**Requirements**.
Every line in the listing below from the one with "of the seam" through the one with "bpy.context.scene.collection.objects.link(rigid_bodies[body])" is to be reproduced exactly, both ends included; leave out the rest.

## Start

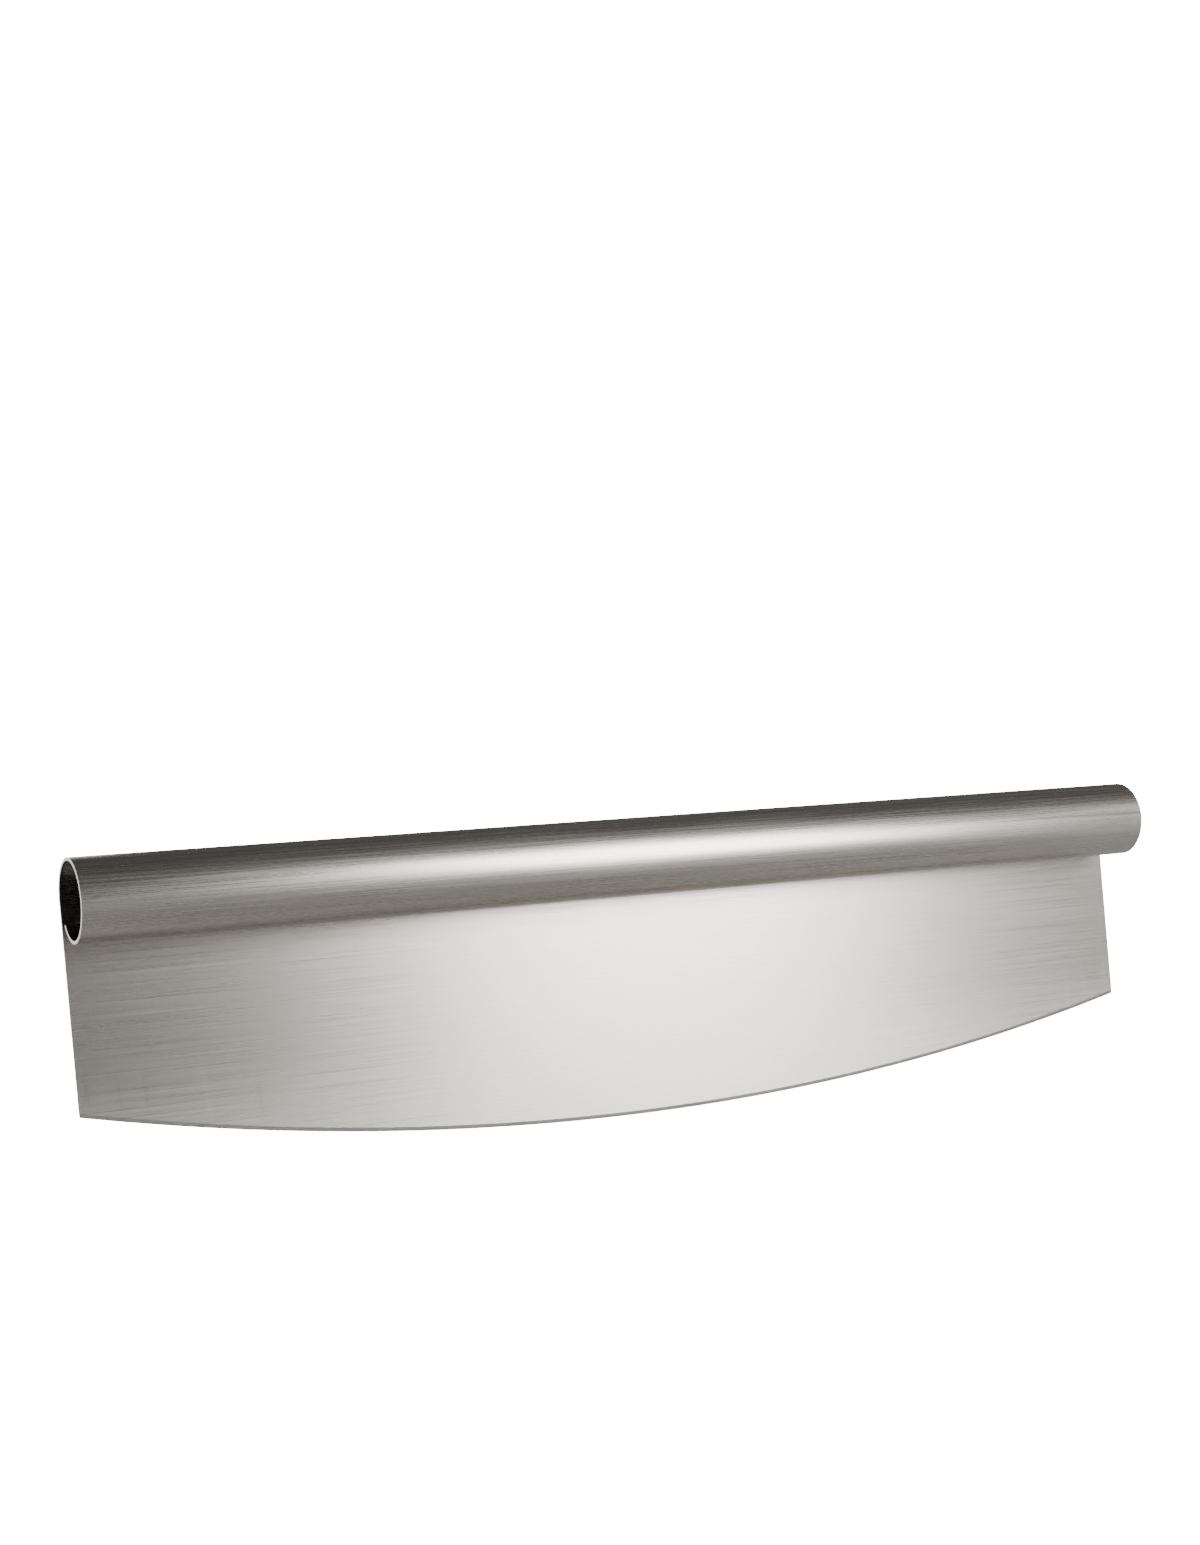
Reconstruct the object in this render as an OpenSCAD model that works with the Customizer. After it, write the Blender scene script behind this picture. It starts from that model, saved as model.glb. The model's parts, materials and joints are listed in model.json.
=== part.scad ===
// Rocking pizza knife bent from one sheet of stainless steel.
// The flat blade stands at the back. Its top is rolled forward over the top, down the
// front and back under, which makes the open tube that both hands hold.
// X runs along the handle, +Y points out of the blade's back, and +Z points up.
// The origin is under the middle of the handle, at the lowest point of the cutting edge.

/* [Knife] */
// Length of the handle and of the blade
knife_length = 356; // [260:1:450]
// Height from the lowest point of the cutting edge to the top of the handle
knife_height = 90; // [80:0.5:130]
// Rise of the cutting edge from its middle to its ends
edge_rise = 19.4; // [6:0.2:30]

/* [Sheet] */
// Thickness of the steel sheet
sheet_thickness = 0.9; // [0.6:0.05:2]
// Height of the ground bevel along the cutting edge
bevel_height = 1.2; // [0.4:0.1:6]
// Thickness left at the very edge
edge_land = 0.1; // [0.05:0.01:0.3]

/* [Handle] */
// Outside diameter of the rolled handle
handle_diameter = 23.8; // [20:0.1:36]
// Turn of the wide part of the roll, from the blade's back over the top
roll_turn = 232; // [200:1:240]
// Turn of the tighter lip that closes the roll
lip_turn = 98; // [80:1:100]
// How much smaller the lip's bend radius is than the handle's
lip_tightening = 1.5; // [0.8:0.1:3]

/* [Tack welds] */
// Length of each tack weld along the handle
tack_length = 4; // [2:0.5:12]
// Height of each tack weld
tack_height = 1.2; // [0.6:0.1:2]
// Distance from each end of the handle to its tack weld
tack_inset = 0.5; // [0:0.1:10]

/* [Hidden] */
handle_radius = handle_diameter / 2;
axis_height = knife_height - handle_radius;
blade_front = handle_radius - sheet_thickness;
// Radius of the cutting edge, from its chord and its rise
edge_radius = (pow(knife_length / 2, 2) + pow(edge_rise, 2)) / (2 * edge_rise);
// The lip's bend starts where the wide roll ends, in line with it
lip_radius = handle_radius - lip_tightening;
lip_centre = lip_tightening * [cos(roll_turn), sin(roll_turn)];
lip_tip_height = lip_centre[1] + lip_radius * sin(roll_turn + lip_turn);
$fn = 128;

// Puts a shape drawn about +Z in place about the handle's axis, with its +X towards +Y
module along_handle(start = -knife_length / 2) {
    translate([start, 0, axis_height])
        rotate([90, 0, 90])
            children();
}

// Section of one bend of the sheet, which turns from one angle about its own centre
module bend_section(centre, outer_radius, from, turn) {
    steps = 8;
    translate(centre)
        intersection() {
            difference() {
                circle(r = outer_radius);
                circle(r = outer_radius - sheet_thickness);
            }
            polygon(concat([[0, 0]], [
                for (i = [0:steps])
                    2 * outer_radius * [cos(from + turn * i / steps), sin(from + turn * i / steps)]
            ]));
        }
}

// Round plate of the sheet's thickness whose rim is ground to the cutting edge
module edge_plate() {
    half_land = edge_land / 2;
    middle = sheet_thickness / 2;
    translate([0, blade_front, edge_radius])
        rotate([-90, 0, 0])
            rotate_extrude()
                polygon([
                    [0, 0],
                    [edge_radius - bevel_height, 0],
                    [edge_radius, middle - half_land],
                    [edge_radius, middle + half_land],
                    [edge_radius - bevel_height, sheet_thickness],
                    [0, sheet_thickness]
                ]);
}

// Flat part of the sheet, from the bend line beside the handle's axis to the edge
module blade() {
    color("silver")
        intersection() {
            edge_plate();
            translate([-knife_length / 2, blade_front - 1, 0])
                cube([knife_length, sheet_thickness + 2, axis_height]);
        }
}

// Rolled part of the sheet: the wide roll and the tighter lip that tucks in behind it
module rolled_handle() {
    color("lightgray")
        along_handle()
            linear_extrude(height = knife_length) {
                bend_section([0, 0], handle_radius, 0, roll_turn);
                bend_section(lip_centre, lip_radius, roll_turn, lip_turn);
            }
}

// A tack weld from the outside of the lip's tip to the blade's front face
module tack(start) {
    along_handle(start)
        difference() {
            translate([lip_centre[0], lip_tip_height - tack_height, 0])
                cube([blade_front - lip_centre[0], tack_height, tack_length]);
            translate([lip_centre[0], lip_centre[1], -1])
                cylinder(h = tack_length + 2, r = lip_radius);
        }
}

// One tack weld near each end of the seam
module seam_tacks() {
    color("gray")
        for (start = [
            -knife_length / 2 + tack_inset,
            knife_length / 2 - tack_inset - tack_length
        ])
            tack(start);
}

blade();
rolled_handle();
seam_tacks();
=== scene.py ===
"""Rocking pizza knife in brushed stainless steel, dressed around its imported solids.

The knife is one bent sheet. Its flat zone is the blade, its rolled zone is the handle, and
two tack welds close the seam. Lengths are in metres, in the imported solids' frame.
"""

import json
import logging
import math
from dataclasses import dataclass
from enum import Enum

import bmesh
import bpy
from mathutils import Matrix, Vector

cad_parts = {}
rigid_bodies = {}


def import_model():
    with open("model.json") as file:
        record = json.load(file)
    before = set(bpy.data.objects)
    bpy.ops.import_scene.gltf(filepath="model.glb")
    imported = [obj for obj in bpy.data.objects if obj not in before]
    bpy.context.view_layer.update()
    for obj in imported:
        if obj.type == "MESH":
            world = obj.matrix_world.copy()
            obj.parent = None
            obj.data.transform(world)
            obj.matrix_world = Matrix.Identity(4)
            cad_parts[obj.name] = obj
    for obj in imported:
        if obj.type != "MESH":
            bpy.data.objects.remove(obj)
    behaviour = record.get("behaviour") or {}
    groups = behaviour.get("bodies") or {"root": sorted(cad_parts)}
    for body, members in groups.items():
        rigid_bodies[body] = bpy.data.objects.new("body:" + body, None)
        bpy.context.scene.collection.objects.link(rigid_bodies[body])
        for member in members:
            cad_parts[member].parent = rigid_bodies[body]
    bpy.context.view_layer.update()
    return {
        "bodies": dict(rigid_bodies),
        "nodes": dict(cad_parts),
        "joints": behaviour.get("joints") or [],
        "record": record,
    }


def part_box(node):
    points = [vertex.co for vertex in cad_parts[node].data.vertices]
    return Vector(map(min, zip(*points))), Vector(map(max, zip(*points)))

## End

**Answer in full**.
// One tack weld near each end of the seam
module seam_tacks() {
    color("gray")
        for (start = [
            -knife_length / 2 + tack_inset,
            knife_length / 2 - tack_inset - tack_length
        ])
            tack(start);
}

blade();
rolled_handle();
seam_tacks();
=== scene.py ===
"""Rocking pizza knife in brushed stainless steel, dressed around its imported solids.

The knife is one bent sheet. Its flat zone is the blade, its rolled zone is the handle, and
two tack welds close the seam. Lengths are in metres, in the imported solids' frame.
"""

import json
import logging
import math
from dataclasses import dataclass
from enum import Enum

import bmesh
import bpy
from mathutils import Matrix, Vector

cad_parts = {}
rigid_bodies = {}


def import_model():
    with open("model.json") as file:
        record = json.load(file)
    before = set(bpy.data.objects)
    bpy.ops.import_scene.gltf(filepath="model.glb")
    imported = [obj for obj in bpy.data.objects if obj not in before]
    bpy.context.view_layer.update()
    for obj in imported:
        if obj.type == "MESH":
            world = obj.matrix_world.copy()
            obj.parent = None
            obj.data.transform(world)
            obj.matrix_world = Matrix.Identity(4)
            cad_parts[obj.name] = obj
    for obj in imported:
        if obj.type != "MESH":
            bpy.data.objects.remove(obj)
    behaviour = record.get("behaviour") or {}
    groups = behaviour.get("bodies") or {"root": sorted(cad_parts)}
    for body, members in groups.items():
        rigid_bodies[body] = bpy.data.objects.new("body:" + body, None)
        bpy.context.scene.collection.objects.link(rigid_bodies[body])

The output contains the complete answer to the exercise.